Bill Elliott didn't have to wait long to get in the NASCAR Hall of Fame.

In just his first year on the Hall of Fame ballot, Elliott got in during Wednesday's vote for the 2015 class of the NASCAR Hall and will be inducted in January.

Wendell Scott, Joe Weatherly, Rex White and Fred Lorenzen are also going in with Elliott.

Elliott won 44 Sprint Cup Series throughout his career and the 1988 NASCAR Sprint Cup Series championship. Elliott was eligible for the Hall of Fame in this class because of NASCAR's recently tweaked eligibility guidelines. In December, NASCAR announced that any driver 55 years old or older was immediately eligible, even if he was currently competing. He received 87 percent of the vote.

Scott was the first African-American to win a Sprint Cup Series race. He won at Jacksonville in 1964, leading 27 of 202 laps. He had 20 top-five finishes and 147 top 10s. He got 58 percent.
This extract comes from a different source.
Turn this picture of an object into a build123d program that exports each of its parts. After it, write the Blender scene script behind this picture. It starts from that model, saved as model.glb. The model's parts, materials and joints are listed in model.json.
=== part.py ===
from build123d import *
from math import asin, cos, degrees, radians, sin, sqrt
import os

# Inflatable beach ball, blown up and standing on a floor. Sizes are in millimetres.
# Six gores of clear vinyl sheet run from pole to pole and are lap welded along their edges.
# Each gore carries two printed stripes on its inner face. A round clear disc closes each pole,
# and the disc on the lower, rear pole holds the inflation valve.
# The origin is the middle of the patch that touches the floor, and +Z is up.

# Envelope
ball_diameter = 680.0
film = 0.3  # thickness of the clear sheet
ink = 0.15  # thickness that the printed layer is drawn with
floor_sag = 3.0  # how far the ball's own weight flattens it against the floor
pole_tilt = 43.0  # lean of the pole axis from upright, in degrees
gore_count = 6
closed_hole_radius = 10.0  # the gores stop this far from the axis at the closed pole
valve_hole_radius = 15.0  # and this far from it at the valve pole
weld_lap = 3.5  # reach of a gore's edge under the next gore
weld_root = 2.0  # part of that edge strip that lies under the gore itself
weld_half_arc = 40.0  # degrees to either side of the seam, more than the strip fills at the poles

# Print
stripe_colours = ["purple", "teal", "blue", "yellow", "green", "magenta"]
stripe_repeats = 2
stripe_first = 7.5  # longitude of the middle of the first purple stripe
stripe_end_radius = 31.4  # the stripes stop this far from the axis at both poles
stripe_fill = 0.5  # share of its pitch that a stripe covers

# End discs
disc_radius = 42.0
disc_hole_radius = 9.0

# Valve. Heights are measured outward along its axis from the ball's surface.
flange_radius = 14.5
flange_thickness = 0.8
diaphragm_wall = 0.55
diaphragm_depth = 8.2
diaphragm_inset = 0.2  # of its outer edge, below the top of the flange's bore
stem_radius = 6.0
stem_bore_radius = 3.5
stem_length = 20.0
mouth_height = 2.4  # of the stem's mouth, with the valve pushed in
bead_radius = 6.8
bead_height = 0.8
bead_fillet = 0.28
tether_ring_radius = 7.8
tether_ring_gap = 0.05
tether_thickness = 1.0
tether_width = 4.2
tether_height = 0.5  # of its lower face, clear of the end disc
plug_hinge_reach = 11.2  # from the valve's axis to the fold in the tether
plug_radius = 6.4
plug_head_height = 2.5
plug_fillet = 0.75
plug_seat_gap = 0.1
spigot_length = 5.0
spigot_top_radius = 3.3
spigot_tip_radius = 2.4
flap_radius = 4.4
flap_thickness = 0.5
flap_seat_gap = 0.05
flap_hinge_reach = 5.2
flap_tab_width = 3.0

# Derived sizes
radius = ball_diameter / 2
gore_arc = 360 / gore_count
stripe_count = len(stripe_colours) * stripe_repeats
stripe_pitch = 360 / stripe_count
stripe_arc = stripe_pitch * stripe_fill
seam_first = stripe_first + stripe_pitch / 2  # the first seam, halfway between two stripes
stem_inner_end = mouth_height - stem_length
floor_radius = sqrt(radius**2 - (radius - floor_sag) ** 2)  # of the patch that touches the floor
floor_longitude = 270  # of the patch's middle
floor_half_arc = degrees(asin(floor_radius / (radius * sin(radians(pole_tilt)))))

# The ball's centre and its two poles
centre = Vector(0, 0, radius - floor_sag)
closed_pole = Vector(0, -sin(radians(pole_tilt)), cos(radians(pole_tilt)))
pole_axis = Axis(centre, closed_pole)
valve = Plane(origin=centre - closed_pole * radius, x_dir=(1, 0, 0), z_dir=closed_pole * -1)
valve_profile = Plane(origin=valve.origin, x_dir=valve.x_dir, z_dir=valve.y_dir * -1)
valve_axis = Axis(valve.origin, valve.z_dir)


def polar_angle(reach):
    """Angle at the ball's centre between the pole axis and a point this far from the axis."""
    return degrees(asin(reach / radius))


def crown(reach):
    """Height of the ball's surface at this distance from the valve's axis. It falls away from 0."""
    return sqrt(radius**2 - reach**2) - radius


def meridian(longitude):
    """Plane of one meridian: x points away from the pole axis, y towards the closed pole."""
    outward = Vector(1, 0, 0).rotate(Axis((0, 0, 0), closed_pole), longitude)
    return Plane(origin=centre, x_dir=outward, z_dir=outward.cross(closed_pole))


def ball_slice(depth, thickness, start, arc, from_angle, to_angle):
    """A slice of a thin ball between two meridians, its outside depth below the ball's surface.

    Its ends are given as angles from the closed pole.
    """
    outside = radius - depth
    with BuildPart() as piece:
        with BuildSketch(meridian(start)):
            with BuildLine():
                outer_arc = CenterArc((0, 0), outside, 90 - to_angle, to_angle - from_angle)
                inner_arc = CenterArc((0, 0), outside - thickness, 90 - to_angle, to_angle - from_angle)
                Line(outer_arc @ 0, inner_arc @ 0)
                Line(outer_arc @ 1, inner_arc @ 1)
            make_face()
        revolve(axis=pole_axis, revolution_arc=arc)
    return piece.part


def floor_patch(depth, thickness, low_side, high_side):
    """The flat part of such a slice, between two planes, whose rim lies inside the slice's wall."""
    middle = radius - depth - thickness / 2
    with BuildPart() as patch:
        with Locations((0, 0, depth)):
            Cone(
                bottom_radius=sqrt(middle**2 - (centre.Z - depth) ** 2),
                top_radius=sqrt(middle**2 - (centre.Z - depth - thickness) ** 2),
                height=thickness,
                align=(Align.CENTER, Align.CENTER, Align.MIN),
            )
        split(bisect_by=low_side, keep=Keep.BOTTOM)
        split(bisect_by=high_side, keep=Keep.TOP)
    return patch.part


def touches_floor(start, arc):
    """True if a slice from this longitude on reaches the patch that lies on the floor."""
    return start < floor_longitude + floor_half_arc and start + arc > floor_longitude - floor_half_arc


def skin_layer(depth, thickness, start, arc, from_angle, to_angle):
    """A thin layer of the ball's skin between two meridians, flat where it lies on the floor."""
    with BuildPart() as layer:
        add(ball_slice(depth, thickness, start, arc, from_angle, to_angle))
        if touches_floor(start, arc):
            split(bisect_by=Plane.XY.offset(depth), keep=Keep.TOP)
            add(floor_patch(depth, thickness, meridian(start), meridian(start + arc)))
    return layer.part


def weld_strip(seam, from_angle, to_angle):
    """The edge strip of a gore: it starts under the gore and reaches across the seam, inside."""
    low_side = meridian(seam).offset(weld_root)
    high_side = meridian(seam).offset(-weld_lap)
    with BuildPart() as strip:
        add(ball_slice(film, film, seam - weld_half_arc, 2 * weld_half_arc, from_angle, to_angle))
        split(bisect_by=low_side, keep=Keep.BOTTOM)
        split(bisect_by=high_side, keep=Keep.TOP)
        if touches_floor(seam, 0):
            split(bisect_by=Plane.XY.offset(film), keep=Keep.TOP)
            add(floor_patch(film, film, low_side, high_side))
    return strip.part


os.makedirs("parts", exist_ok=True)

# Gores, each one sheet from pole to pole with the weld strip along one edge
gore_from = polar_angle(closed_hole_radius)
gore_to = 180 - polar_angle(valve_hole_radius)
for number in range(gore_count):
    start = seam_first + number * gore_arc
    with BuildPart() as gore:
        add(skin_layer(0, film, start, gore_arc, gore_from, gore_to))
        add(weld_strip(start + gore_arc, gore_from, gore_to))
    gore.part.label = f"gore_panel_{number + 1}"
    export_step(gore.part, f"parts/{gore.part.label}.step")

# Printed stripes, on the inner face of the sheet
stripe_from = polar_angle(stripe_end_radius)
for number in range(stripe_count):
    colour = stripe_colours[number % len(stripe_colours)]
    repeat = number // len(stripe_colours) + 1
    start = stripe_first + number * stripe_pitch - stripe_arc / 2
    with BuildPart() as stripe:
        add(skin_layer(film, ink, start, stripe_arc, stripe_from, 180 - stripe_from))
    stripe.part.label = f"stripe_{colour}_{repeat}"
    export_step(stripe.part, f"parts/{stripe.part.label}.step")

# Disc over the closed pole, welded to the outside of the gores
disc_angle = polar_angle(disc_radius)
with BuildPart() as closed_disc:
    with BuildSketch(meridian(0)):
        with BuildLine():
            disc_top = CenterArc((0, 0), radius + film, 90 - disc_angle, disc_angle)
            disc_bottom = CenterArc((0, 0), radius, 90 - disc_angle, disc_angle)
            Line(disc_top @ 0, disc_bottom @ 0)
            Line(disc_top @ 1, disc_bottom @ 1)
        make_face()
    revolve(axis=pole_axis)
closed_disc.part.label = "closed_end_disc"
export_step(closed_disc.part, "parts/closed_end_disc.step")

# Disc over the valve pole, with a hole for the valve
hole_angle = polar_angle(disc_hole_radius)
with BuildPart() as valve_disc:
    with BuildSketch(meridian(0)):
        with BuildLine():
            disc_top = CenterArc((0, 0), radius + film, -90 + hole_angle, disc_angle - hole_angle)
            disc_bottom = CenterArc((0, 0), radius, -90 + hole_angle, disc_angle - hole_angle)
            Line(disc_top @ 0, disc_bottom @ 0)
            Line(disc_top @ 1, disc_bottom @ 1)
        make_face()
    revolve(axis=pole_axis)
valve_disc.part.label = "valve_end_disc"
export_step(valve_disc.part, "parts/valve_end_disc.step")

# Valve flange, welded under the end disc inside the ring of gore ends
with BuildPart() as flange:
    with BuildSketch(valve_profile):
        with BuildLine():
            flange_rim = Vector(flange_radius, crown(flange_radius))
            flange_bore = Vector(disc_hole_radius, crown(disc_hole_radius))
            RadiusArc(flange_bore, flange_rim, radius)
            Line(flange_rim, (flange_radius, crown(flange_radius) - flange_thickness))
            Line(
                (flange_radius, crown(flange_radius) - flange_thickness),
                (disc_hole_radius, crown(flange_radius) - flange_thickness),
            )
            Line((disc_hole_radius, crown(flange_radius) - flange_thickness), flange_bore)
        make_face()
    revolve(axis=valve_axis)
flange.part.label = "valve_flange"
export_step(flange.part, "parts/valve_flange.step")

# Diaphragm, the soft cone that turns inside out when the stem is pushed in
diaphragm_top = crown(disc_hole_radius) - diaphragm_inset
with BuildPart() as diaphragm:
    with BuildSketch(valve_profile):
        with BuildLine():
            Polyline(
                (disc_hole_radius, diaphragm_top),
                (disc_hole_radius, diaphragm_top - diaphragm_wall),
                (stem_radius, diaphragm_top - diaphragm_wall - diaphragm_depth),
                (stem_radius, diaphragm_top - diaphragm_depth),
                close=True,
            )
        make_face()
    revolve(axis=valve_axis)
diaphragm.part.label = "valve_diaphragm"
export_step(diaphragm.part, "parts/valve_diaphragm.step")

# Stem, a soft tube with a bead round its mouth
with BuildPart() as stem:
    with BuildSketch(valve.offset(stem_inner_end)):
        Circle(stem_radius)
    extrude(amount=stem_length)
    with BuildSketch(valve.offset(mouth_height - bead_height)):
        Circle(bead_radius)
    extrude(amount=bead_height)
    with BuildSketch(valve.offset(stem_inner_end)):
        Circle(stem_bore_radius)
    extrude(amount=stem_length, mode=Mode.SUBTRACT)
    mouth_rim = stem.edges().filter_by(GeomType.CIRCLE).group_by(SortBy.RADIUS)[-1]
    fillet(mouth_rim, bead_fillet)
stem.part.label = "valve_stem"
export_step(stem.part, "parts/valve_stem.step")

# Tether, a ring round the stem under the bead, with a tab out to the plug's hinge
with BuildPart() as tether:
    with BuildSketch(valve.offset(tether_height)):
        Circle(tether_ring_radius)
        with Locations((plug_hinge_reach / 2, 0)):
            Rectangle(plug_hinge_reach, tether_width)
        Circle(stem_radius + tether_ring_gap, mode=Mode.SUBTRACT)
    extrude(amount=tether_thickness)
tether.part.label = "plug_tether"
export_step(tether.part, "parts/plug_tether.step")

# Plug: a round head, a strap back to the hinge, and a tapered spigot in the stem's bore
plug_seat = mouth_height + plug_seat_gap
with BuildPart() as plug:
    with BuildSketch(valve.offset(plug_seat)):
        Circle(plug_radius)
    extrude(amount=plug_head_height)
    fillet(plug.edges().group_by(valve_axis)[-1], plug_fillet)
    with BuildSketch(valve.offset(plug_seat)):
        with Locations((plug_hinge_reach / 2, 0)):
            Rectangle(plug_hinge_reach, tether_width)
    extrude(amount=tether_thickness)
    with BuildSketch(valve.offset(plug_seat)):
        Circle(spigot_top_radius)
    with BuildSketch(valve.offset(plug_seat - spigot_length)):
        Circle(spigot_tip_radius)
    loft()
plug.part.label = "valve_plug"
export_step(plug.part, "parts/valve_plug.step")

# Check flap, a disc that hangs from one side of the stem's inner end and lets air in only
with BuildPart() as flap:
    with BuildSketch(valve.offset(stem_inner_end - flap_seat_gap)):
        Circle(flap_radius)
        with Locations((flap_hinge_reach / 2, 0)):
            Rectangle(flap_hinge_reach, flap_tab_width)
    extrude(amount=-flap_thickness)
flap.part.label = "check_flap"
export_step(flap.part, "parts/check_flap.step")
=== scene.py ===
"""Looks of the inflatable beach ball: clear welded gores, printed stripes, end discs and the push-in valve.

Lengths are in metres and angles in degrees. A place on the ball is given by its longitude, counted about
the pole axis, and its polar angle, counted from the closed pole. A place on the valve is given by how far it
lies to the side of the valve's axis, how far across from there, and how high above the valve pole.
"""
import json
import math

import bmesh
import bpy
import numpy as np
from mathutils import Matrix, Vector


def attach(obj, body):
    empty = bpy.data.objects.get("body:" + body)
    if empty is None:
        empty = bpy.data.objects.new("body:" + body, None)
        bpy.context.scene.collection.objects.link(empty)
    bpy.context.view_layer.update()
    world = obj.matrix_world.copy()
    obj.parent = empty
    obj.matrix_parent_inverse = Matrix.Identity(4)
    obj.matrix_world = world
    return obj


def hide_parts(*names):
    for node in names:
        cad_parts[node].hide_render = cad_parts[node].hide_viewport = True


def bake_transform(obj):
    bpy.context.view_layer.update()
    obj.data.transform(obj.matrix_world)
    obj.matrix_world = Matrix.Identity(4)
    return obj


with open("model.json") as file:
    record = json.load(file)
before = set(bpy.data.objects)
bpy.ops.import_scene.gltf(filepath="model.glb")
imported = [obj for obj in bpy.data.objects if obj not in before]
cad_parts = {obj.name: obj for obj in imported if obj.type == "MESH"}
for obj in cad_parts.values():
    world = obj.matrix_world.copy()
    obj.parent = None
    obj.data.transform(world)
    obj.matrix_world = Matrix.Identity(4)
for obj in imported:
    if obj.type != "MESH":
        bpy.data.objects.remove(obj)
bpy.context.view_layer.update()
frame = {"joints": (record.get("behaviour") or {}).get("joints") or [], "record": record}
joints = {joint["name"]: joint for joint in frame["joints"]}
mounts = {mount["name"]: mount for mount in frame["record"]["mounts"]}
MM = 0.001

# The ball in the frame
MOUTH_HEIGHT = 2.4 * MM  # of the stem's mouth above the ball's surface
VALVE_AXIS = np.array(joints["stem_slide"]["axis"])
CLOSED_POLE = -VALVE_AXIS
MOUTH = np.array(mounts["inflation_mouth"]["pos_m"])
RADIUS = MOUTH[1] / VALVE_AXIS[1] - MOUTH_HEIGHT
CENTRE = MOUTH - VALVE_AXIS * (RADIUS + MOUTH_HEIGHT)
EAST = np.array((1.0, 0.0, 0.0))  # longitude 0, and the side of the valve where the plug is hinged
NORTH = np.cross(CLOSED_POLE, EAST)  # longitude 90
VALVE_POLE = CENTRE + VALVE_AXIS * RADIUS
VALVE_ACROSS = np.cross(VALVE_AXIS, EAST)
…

Weatherly won 25 races and the 1962 and 1963 Cup titles. He was killed when he sustained head injuries in a crash at Riverside in 1964. He got 53 percent.

White won 28 races and was the 1960 champion. In 1962, he won eight races in 37 starts. He got 43 percent.

Lorenzen won 26 Cup races including two Daytona 500s. His win in the 1967 Daytona 500 was the final victory of his career. He got 30 percent.

Notable exclusions from the 2015 Hall class were Rick Hendrick, Buddy Baker, Benny Parsons, Robert Yates, Bruton Smith and Terry Labonte. When NASCAR announced the new eligibility guidelines in December, it also cut the list of nominees from 25 to 20. Jerry Cook, Yates and Parsons were the next three highest vote getters.

One of the people who fell off the list in the cut down from 2014 to 2015 was Anne B. France. France was awarded the inaugural Landmark Award.

The relatively low vote totals of White and Lorenzen do raise an interesting question about future classes of the NASCAR Hall of Fame. How will candidates separate themselves from each other going forward for a case for the Hall? There aren't many slam dunk nominees going to be eligible in the future and the biographies of the 15 people people who will likely carry over to next year's list won't change much.